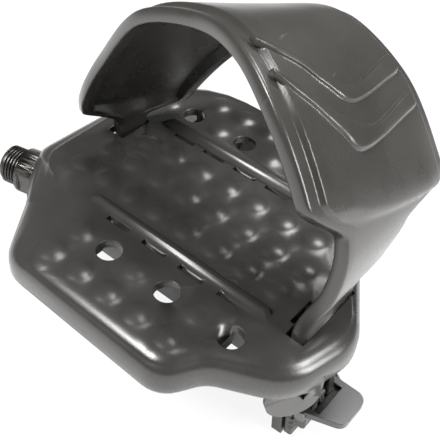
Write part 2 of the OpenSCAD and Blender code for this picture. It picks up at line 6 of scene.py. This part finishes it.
import bmesh
import bpy
from mathutils import Matrix, Vector

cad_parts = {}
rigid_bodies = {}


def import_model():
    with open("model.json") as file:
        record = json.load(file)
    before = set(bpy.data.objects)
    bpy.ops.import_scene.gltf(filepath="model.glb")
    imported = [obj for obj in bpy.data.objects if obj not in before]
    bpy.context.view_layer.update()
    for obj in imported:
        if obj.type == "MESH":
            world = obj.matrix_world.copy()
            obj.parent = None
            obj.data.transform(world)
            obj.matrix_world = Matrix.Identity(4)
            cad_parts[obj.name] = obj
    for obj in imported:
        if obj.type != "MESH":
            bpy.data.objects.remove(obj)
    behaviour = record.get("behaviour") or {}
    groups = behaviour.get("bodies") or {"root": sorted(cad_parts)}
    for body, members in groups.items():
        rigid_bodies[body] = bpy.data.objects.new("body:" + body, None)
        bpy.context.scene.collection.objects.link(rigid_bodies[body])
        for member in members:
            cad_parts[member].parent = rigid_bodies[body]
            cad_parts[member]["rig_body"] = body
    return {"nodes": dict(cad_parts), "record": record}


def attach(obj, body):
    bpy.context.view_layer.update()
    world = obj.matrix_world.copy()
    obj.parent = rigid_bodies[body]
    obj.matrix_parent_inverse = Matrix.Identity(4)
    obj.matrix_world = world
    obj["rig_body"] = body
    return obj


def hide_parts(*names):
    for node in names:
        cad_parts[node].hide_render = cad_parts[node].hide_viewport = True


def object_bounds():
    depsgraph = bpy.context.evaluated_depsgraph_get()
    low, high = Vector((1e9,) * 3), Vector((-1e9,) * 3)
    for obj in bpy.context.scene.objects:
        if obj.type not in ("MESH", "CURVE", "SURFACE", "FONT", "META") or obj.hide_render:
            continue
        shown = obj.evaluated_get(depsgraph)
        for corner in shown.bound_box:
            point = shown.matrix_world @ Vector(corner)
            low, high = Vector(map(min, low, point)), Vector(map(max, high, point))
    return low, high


MM = 0.001

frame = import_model()
nodes = frame["nodes"]
cad_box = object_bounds()


# Small mesh helpers


def add_object(name, mesh):
    """Links a mesh as an object at the origin."""
    obj = bpy.data.objects.new(name, mesh)
    bpy.context.scene.collection.objects.link(obj)
    return obj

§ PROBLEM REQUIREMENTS
All of the data needs to be reproduced exactly, with no line missing.

§ RESULT FOR THIS TASK
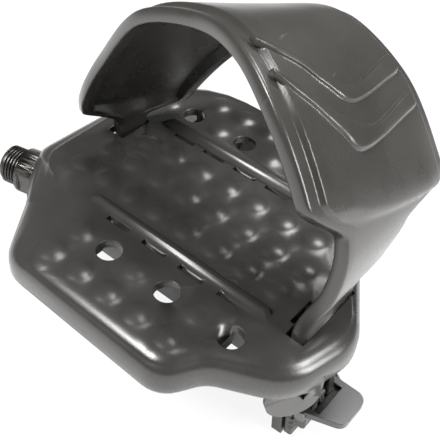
Write part 2 of the OpenSCAD and Blender code for this picture. It picks up at line 6 of scene.py. This part finishes it.
import bmesh
import bpy
from mathutils import Matrix, Vector

cad_parts = {}
rigid_bodies = {}


def import_model():
    with open("model.json") as file:
        record = json.load(file)
    before = set(bpy.data.objects)
    bpy.ops.import_scene.gltf(filepath="model.glb")
    imported = [obj for obj in bpy.data.objects if obj not in before]
    bpy.context.view_layer.update()
    for obj in imported:
        if obj.type == "MESH":
            world = obj.matrix_world.copy()
            obj.parent = None
            obj.data.transform(world)
            obj.matrix_world = Matrix.Identity(4)
            cad_parts[obj.name] = obj
    for obj in imported:
        if obj.type != "MESH":
            bpy.data.objects.remove(obj)
    behaviour = record.get("behaviour") or {}
    groups = behaviour.get("bodies") or {"root": sorted(cad_parts)}
    for body, members in groups.items():
        rigid_bodies[body] = bpy.data.objects.new("body:" + body, None)
        bpy.context.scene.collection.objects.link(rigid_bodies[body])
        for member in members:
            cad_parts[member].parent = rigid_bodies[body]
            cad_parts[member]["rig_body"] = body
    return {"nodes": dict(cad_parts), "record": record}


def attach(obj, body):
    bpy.context.view_layer.update()
    world = obj.matrix_world.copy()
    obj.parent = rigid_bodies[body]
    obj.matrix_parent_inverse = Matrix.Identity(4)
    obj.matrix_world = world
    obj["rig_body"] = body
    return obj


def hide_parts(*names):
    for node in names:
        cad_parts[node].hide_render = cad_parts[node].hide_viewport = True


def object_bounds():
    depsgraph = bpy.context.evaluated_depsgraph_get()
    low, high = Vector((1e9,) * 3), Vector((-1e9,) * 3)
    for obj in bpy.context.scene.objects:
        if obj.type not in ("MESH", "CURVE", "SURFACE", "FONT", "META") or obj.hide_render:
            continue
        shown = obj.evaluated_get(depsgraph)
        for corner in shown.bound_box:
            point = shown.matrix_world @ Vector(corner)
            low, high = Vector(map(min, low, point)), Vector(map(max, high, point))
    return low, high


MM = 0.001

frame = import_model()
nodes = frame["nodes"]
cad_box = object_bounds()


# Small mesh helpers


def add_object(name, mesh):
    """Links a mesh as an object at the origin."""
    obj = bpy.data.objects.new(name, mesh)
    bpy.context.scene.collection.objects.link(obj)
    return obj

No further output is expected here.